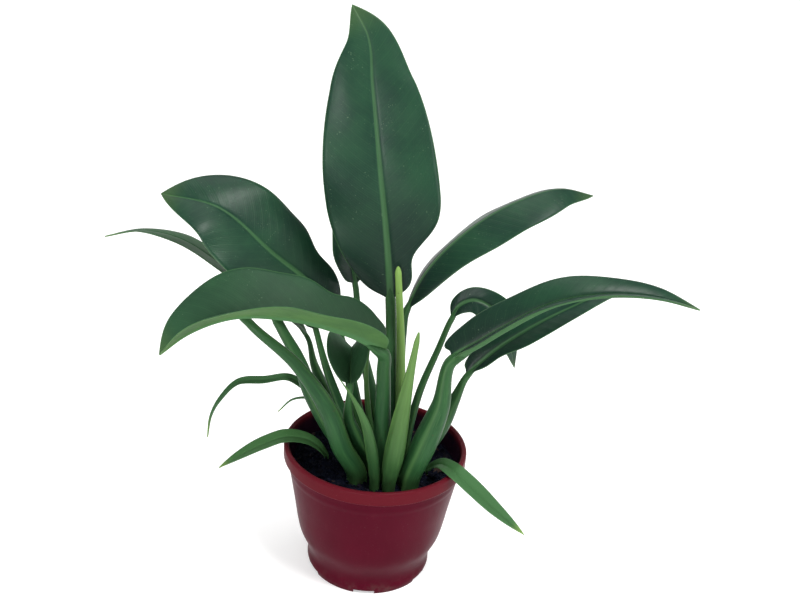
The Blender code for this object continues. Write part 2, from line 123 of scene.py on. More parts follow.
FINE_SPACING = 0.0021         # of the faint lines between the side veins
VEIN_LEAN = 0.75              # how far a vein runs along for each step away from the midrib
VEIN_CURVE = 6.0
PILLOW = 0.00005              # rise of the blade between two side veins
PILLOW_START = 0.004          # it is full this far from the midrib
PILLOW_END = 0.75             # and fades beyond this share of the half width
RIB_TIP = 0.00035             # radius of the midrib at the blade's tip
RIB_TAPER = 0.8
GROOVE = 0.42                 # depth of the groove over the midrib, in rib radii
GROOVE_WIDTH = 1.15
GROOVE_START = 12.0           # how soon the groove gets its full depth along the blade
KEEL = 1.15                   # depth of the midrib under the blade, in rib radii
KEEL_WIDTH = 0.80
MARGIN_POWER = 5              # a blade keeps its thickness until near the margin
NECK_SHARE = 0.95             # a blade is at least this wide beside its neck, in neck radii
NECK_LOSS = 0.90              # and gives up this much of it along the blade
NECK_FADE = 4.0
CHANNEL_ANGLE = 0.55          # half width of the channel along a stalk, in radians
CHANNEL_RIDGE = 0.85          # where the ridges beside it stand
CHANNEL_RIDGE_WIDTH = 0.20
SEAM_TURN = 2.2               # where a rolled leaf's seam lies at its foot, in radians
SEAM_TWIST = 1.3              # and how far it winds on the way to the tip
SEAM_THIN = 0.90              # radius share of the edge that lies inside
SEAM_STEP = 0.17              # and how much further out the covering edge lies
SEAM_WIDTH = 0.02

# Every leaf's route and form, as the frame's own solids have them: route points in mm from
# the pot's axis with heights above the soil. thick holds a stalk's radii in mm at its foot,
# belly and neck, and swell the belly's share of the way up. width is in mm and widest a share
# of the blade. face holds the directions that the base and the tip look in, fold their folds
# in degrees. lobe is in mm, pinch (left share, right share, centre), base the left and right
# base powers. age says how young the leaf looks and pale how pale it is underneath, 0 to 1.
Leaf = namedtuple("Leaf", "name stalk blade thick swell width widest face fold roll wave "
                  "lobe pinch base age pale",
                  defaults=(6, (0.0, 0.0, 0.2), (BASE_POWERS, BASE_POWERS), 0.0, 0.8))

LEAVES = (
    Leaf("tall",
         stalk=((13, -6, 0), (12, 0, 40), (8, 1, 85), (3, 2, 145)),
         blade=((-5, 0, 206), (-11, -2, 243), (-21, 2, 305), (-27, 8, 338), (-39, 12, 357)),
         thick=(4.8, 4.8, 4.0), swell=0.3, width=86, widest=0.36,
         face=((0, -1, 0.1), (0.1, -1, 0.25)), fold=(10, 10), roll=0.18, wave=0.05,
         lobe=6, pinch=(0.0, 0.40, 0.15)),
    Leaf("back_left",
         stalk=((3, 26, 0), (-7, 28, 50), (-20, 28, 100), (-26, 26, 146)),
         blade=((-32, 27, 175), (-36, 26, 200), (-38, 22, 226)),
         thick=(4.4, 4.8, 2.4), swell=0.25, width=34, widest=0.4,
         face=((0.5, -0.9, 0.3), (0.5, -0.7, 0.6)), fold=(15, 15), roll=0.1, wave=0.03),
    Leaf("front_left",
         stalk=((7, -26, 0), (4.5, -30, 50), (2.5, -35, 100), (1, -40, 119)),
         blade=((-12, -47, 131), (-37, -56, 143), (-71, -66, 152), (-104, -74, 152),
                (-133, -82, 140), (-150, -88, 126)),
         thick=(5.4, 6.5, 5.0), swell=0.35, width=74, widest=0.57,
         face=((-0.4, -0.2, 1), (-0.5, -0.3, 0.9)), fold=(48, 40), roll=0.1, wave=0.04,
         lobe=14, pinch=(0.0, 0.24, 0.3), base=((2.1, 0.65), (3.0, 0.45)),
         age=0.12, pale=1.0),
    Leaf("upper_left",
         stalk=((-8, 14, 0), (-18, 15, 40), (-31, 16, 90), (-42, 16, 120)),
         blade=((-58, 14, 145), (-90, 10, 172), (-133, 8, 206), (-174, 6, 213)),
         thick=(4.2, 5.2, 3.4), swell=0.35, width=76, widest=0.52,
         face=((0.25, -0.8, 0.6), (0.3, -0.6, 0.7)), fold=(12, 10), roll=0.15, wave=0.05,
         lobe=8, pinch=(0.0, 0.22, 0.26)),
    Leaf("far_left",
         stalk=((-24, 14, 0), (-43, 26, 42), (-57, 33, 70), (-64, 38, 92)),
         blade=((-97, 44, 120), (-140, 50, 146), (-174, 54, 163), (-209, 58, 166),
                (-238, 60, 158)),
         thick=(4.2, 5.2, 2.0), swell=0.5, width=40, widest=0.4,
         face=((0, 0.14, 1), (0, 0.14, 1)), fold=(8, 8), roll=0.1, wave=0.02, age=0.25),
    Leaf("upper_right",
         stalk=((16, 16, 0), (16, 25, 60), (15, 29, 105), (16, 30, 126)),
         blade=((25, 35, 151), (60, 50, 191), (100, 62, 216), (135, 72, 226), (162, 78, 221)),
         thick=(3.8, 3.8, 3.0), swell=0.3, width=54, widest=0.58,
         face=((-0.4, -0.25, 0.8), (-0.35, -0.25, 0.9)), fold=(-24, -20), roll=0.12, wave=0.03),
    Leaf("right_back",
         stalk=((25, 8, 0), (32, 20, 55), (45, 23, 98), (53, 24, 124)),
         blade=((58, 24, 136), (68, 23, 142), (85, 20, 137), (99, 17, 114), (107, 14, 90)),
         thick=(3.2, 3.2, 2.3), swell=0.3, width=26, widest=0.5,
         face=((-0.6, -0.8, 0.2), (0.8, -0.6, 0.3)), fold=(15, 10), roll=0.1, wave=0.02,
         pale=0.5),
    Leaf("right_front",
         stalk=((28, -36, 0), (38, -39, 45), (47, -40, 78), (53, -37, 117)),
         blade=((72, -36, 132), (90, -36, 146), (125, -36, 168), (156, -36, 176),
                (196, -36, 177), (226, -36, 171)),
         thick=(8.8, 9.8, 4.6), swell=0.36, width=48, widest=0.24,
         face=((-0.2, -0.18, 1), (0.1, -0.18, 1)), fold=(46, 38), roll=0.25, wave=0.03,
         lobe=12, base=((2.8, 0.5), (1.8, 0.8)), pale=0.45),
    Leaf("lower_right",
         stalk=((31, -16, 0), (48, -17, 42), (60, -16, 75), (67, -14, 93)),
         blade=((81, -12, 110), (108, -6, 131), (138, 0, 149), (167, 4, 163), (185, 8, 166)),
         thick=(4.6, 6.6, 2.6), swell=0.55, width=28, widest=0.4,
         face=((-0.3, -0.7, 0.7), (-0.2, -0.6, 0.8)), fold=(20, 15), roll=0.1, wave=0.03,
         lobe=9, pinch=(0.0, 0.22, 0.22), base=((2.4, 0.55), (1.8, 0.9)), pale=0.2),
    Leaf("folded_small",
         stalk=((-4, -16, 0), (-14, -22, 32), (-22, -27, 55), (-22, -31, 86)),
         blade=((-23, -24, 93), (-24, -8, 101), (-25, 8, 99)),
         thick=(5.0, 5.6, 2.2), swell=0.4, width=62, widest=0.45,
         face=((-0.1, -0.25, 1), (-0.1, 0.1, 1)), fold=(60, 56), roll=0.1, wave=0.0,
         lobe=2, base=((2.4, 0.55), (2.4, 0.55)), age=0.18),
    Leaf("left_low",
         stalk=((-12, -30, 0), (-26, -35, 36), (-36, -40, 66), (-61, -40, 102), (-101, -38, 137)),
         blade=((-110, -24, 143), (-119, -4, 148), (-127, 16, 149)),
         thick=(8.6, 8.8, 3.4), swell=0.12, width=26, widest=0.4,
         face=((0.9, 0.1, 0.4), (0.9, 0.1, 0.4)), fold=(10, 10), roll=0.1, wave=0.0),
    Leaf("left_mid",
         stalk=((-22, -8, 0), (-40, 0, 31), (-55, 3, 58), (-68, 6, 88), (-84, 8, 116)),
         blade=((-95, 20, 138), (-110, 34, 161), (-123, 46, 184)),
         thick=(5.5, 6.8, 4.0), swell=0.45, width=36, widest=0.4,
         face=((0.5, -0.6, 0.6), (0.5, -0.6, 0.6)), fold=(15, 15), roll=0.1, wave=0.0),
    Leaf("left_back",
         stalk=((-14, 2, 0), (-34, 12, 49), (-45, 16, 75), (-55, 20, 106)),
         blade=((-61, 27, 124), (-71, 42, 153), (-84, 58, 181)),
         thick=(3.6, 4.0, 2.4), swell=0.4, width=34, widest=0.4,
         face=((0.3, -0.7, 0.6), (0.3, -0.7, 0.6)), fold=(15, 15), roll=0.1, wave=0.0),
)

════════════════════

### WHAT IS EXPECTED
Look over the listing above. Pick out and copy every line that includes "from".

### ANSWER BELOW
The Blender code for this object continues. Write part 2, from line 123 of scene.py on. More parts follow.
VEIN_LEAN = 0.75              # how far a vein runs along for each step away from the midrib
PILLOW_START = 0.004          # it is full this far from the midrib
# Every leaf's route and form, as the frame's own solids have them: route points in mm from